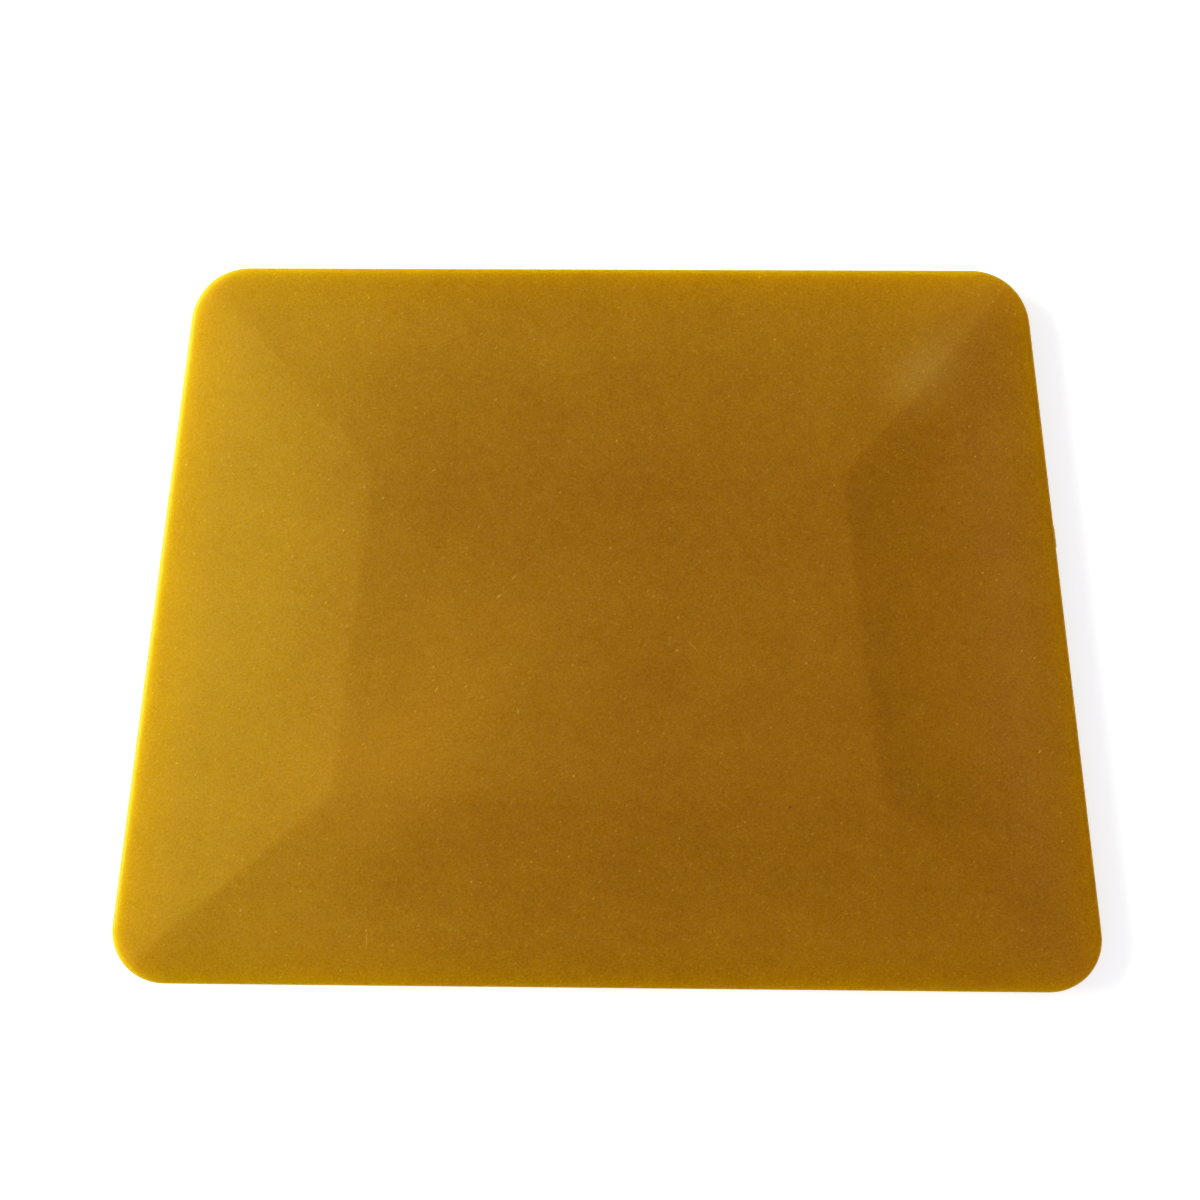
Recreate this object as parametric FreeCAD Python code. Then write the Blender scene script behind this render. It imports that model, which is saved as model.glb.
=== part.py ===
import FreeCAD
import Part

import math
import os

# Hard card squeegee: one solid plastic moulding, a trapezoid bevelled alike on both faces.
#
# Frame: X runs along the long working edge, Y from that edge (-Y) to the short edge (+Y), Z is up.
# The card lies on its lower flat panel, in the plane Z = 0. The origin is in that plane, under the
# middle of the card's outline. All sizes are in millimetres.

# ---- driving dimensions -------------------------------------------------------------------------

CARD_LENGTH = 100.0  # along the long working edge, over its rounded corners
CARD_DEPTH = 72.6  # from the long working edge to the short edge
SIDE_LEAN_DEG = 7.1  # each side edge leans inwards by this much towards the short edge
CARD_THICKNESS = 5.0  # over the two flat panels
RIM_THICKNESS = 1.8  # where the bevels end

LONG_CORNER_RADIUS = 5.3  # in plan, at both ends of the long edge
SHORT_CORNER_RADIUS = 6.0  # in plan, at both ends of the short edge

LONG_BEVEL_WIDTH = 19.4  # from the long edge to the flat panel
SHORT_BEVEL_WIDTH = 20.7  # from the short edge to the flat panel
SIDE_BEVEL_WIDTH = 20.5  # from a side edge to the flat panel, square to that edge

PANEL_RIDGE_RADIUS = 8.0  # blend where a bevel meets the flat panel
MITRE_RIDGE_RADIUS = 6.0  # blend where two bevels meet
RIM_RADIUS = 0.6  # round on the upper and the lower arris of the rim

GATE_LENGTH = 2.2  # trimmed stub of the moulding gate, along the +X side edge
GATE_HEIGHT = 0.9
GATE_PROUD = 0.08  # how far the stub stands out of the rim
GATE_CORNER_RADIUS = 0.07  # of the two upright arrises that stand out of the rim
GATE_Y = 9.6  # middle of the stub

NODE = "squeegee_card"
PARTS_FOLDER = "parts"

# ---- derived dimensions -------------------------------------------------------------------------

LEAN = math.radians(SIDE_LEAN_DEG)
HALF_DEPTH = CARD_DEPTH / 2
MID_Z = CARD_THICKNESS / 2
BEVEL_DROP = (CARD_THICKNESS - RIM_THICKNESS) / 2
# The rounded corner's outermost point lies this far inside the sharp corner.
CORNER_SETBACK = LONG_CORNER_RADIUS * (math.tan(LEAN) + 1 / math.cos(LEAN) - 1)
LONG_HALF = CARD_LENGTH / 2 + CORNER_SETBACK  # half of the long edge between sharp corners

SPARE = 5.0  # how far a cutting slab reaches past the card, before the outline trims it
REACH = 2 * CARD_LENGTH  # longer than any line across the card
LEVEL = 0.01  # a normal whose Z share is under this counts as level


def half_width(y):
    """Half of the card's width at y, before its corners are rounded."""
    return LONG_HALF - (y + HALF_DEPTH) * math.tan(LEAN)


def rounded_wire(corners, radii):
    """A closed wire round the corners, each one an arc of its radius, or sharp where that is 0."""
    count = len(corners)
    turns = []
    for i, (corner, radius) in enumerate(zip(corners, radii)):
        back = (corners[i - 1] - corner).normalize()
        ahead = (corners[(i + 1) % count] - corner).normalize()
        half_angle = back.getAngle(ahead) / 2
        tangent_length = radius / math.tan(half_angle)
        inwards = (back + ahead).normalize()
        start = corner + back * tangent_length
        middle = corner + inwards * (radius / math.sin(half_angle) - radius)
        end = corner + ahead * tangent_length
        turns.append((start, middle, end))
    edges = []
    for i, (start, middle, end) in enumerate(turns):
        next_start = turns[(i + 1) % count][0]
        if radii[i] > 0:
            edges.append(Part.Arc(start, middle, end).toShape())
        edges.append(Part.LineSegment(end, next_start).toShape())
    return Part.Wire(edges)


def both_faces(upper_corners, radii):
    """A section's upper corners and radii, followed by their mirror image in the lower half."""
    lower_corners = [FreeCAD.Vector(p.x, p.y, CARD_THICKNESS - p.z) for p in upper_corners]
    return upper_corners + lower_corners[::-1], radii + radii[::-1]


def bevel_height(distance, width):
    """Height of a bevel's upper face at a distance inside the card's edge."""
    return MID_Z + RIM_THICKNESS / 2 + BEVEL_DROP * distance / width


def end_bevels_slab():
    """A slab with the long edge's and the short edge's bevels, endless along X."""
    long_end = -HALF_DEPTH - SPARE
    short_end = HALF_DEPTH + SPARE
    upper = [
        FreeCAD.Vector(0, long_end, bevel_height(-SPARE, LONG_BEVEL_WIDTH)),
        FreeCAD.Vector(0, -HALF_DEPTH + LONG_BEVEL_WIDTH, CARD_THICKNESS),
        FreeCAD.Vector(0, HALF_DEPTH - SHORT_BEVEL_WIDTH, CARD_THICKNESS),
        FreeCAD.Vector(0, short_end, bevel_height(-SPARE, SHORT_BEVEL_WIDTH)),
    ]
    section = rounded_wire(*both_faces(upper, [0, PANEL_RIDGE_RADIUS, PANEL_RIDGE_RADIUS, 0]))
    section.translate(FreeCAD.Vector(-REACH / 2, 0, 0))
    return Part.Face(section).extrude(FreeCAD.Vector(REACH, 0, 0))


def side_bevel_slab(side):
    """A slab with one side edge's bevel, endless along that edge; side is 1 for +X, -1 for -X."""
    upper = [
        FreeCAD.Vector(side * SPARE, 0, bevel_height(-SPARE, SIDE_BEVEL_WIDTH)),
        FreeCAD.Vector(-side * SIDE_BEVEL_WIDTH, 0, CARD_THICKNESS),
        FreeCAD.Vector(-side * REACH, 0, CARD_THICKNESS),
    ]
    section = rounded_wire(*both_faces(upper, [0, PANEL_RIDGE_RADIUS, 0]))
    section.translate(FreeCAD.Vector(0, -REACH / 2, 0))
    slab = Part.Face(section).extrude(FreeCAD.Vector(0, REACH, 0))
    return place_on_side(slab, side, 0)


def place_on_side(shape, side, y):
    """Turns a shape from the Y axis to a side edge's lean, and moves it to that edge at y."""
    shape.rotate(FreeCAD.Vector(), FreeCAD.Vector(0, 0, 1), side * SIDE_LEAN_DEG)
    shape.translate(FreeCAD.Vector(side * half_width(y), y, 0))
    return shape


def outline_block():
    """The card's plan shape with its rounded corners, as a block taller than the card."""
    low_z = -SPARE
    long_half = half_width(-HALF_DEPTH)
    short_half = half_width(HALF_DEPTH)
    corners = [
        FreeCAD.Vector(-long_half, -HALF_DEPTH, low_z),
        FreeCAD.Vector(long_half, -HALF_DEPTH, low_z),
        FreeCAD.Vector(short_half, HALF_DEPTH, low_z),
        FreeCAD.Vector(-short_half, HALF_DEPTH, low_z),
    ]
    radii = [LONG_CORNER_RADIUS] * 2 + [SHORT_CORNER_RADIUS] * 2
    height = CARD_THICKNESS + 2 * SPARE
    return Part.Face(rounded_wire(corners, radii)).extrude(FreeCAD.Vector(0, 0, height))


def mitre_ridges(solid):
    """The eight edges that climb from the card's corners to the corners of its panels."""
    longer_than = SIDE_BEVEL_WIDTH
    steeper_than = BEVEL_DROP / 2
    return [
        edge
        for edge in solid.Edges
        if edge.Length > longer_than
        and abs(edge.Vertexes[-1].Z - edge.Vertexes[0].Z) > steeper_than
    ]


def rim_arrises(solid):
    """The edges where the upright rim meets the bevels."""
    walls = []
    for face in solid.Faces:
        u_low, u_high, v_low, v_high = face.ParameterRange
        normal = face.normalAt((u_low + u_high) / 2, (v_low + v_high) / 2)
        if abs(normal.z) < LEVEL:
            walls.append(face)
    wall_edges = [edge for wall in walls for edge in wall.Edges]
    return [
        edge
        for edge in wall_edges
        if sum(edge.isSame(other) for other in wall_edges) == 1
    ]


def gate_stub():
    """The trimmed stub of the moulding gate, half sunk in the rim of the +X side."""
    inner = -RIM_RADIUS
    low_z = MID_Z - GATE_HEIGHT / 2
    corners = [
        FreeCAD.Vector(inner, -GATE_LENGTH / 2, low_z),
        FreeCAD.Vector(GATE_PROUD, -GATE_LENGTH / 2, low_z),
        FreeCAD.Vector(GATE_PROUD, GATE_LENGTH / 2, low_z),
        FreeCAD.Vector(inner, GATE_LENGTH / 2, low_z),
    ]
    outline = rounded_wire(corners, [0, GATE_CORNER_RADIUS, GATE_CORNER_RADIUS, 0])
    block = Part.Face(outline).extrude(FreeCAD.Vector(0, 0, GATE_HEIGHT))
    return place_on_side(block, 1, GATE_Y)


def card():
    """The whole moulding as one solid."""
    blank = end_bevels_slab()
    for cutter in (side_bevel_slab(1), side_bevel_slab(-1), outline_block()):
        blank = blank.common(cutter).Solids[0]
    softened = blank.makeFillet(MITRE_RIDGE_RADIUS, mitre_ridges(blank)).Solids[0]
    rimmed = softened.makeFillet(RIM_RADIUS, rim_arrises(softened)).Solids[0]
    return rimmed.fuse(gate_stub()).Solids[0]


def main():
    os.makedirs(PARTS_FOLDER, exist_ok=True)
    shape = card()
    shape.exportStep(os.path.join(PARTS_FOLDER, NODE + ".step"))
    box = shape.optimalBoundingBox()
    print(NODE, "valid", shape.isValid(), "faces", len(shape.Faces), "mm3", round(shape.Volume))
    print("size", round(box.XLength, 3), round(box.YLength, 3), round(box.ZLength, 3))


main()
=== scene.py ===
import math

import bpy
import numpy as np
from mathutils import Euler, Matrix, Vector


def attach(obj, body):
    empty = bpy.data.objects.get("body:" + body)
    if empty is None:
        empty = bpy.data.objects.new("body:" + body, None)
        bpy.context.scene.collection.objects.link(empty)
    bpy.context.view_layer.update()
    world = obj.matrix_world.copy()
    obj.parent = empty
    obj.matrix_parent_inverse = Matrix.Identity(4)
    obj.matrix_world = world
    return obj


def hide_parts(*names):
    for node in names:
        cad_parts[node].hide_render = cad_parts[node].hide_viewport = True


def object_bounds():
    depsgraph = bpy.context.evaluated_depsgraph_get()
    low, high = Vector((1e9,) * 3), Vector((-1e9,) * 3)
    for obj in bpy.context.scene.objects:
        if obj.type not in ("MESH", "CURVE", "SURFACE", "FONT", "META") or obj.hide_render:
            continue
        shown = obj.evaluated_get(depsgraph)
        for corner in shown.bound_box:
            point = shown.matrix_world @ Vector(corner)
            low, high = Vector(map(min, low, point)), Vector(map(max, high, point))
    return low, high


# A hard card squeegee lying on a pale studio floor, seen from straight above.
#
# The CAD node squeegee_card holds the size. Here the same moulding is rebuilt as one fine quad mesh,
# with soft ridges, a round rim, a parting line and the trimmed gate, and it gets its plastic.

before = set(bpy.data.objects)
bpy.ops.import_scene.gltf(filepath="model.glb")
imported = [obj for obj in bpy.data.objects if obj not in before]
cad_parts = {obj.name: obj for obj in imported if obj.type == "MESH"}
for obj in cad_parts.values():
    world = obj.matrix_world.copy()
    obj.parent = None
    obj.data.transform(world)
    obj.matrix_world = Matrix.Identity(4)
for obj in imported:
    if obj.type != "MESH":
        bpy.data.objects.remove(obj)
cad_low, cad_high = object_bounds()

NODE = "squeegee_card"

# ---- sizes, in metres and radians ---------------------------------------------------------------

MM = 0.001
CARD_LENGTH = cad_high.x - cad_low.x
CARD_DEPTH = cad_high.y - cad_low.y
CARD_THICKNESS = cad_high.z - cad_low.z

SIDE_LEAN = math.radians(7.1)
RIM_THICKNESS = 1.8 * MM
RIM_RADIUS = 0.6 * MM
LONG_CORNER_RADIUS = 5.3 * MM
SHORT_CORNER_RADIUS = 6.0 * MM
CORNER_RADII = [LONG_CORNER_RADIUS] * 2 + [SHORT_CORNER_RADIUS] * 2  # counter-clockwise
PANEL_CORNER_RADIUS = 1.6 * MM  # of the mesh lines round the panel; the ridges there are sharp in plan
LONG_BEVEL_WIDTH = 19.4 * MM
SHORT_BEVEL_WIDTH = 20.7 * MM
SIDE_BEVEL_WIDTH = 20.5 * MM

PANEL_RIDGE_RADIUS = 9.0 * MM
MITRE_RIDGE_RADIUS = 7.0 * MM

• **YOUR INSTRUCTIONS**
Gather all lines where the word "before" appears.

• **RESULT OF THE EXERCISE**
SPARE = 5.0  # how far a cutting slab reaches past the card, before the outline trims it
    """Half of the card's width at y, before its corners are rounded."""
before = set(bpy.data.objects)
imported = [obj for obj in bpy.data.objects if obj not in before]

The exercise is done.